▶ Prompt
Reproduce exactly the lines from the one containing "before = set(bpy.data.objects)" through the last line of the records below, both included, and nothing else.

▶ Data for processing
## Start

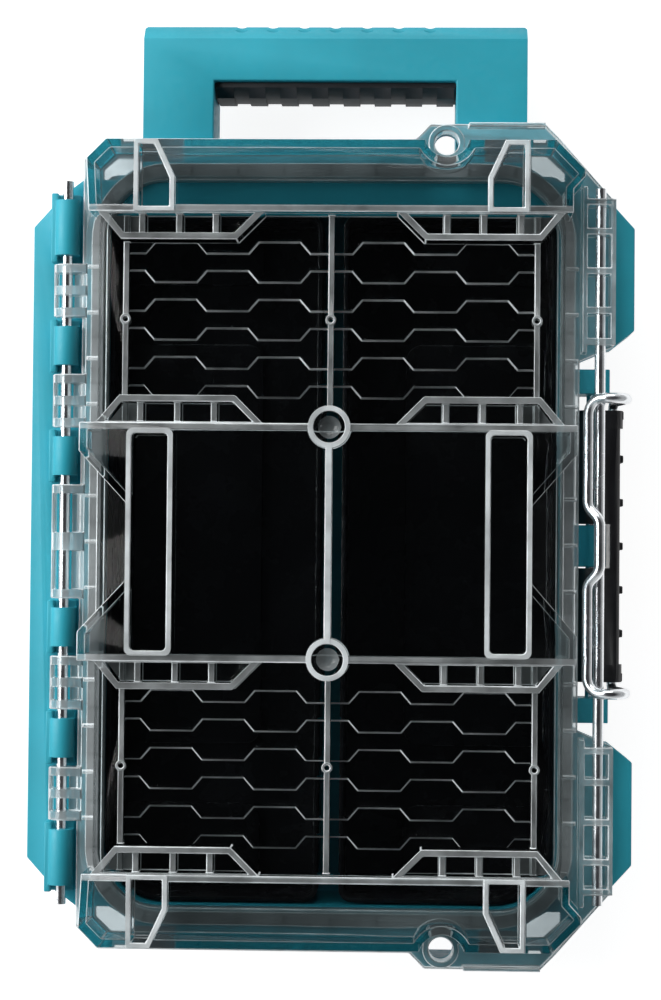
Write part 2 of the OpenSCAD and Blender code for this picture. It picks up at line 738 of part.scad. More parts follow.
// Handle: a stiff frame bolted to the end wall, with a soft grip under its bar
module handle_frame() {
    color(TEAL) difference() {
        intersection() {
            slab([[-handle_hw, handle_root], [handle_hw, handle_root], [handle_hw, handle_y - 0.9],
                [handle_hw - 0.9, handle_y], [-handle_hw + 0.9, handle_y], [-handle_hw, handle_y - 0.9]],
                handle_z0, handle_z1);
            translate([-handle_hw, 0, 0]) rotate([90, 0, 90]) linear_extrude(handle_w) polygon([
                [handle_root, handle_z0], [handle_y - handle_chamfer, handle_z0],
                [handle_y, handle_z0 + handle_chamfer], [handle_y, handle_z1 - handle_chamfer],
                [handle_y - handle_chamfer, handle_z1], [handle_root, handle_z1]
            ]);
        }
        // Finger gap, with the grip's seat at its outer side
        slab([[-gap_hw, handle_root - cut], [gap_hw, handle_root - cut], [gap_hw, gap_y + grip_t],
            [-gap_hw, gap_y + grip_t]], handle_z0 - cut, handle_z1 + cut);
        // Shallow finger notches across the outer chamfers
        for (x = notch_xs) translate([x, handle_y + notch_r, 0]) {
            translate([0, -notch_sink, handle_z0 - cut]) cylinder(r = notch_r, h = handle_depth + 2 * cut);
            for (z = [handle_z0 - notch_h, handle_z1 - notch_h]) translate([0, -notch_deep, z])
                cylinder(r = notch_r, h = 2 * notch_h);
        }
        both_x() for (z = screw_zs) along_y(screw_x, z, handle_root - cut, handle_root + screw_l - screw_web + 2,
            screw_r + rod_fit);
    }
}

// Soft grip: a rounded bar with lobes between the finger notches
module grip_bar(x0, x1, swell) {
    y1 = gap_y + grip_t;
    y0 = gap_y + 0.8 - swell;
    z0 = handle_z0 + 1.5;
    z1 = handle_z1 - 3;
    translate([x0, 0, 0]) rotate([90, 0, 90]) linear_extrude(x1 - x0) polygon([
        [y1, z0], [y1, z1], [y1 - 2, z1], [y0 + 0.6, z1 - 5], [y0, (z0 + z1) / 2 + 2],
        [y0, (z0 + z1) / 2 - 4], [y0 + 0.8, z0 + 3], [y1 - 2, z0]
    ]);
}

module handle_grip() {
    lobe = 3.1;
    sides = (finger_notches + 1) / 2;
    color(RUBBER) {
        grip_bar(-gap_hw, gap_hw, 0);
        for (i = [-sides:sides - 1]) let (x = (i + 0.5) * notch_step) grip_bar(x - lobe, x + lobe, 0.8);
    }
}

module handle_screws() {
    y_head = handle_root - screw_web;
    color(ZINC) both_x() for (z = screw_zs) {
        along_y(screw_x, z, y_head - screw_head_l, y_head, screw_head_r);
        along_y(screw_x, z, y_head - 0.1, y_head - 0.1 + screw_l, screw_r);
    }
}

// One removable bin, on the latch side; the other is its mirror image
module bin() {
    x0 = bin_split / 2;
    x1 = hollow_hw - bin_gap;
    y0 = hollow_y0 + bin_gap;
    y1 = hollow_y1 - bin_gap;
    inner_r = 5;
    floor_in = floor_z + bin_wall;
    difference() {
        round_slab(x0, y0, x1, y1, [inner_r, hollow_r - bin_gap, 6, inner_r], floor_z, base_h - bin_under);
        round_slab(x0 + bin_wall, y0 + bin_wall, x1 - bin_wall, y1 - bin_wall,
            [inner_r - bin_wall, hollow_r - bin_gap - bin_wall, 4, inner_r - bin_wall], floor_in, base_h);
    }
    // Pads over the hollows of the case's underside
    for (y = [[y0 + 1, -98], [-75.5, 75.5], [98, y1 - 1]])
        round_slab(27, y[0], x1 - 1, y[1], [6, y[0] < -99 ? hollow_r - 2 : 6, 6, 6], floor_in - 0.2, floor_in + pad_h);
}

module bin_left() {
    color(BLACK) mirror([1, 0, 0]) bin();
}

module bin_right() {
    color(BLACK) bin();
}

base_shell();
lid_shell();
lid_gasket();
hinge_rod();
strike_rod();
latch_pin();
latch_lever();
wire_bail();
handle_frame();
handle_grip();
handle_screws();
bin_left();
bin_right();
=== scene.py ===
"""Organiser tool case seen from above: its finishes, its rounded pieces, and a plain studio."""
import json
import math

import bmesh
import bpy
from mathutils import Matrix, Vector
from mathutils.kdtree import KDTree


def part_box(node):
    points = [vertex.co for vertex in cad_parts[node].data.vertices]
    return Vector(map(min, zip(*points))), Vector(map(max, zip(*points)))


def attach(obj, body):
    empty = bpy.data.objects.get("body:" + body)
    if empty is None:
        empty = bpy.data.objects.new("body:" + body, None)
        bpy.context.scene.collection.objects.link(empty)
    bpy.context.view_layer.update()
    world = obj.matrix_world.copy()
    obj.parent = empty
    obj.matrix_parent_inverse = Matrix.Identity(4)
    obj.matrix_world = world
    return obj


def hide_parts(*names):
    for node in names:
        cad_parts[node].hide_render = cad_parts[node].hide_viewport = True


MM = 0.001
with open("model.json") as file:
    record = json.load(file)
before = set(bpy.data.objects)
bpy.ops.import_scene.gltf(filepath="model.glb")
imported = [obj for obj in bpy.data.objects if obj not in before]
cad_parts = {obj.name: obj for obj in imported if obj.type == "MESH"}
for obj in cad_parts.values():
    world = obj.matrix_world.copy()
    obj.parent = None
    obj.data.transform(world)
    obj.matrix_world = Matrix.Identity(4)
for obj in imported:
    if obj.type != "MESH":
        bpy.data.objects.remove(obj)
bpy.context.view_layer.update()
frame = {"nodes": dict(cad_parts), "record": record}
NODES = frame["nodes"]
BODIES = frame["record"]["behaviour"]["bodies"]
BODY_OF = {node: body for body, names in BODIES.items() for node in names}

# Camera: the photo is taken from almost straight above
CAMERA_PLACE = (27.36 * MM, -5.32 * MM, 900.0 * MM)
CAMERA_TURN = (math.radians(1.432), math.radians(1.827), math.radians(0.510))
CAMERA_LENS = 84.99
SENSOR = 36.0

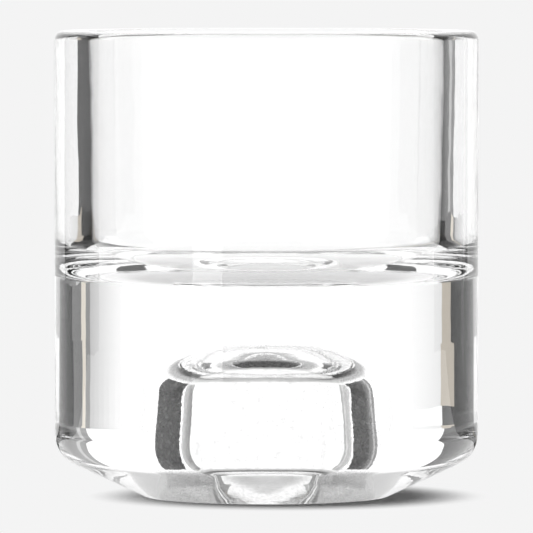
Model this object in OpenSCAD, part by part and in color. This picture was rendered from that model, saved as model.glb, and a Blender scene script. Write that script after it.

## End

▶ Result for this task
before = set(bpy.data.objects)
bpy.ops.import_scene.gltf(filepath="model.glb")
imported = [obj for obj in bpy.data.objects if obj not in before]
cad_parts = {obj.name: obj for obj in imported if obj.type == "MESH"}
for obj in cad_parts.values():
    world = obj.matrix_world.copy()
    obj.parent = None
    obj.data.transform(world)
    obj.matrix_world = Matrix.Identity(4)
for obj in imported:
    if obj.type != "MESH":
        bpy.data.objects.remove(obj)
bpy.context.view_layer.update()
frame = {"nodes": dict(cad_parts), "record": record}
NODES = frame["nodes"]
BODIES = frame["record"]["behaviour"]["bodies"]
BODY_OF = {node: body for body, names in BODIES.items() for node in names}

# Camera: the photo is taken from almost straight above
CAMERA_PLACE = (27.36 * MM, -5.32 * MM, 900.0 * MM)
CAMERA_TURN = (math.radians(1.432), math.radians(1.827), math.radians(0.510))
CAMERA_LENS = 84.99
SENSOR = 36.0

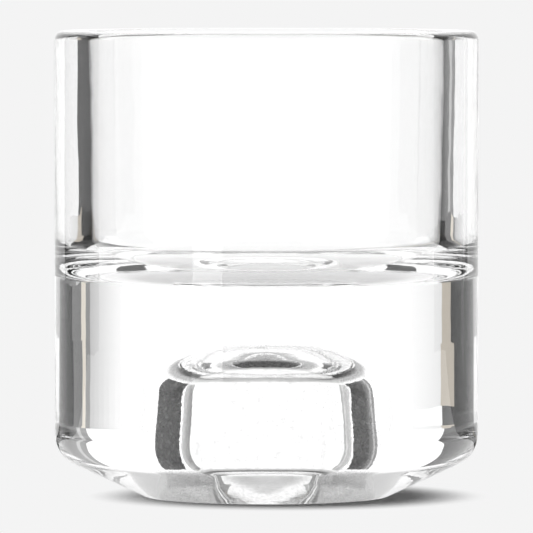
Model this object in OpenSCAD, part by part and in color. This picture was rendered from that model, saved as model.glb, and a Blender scene script. Write that script after it.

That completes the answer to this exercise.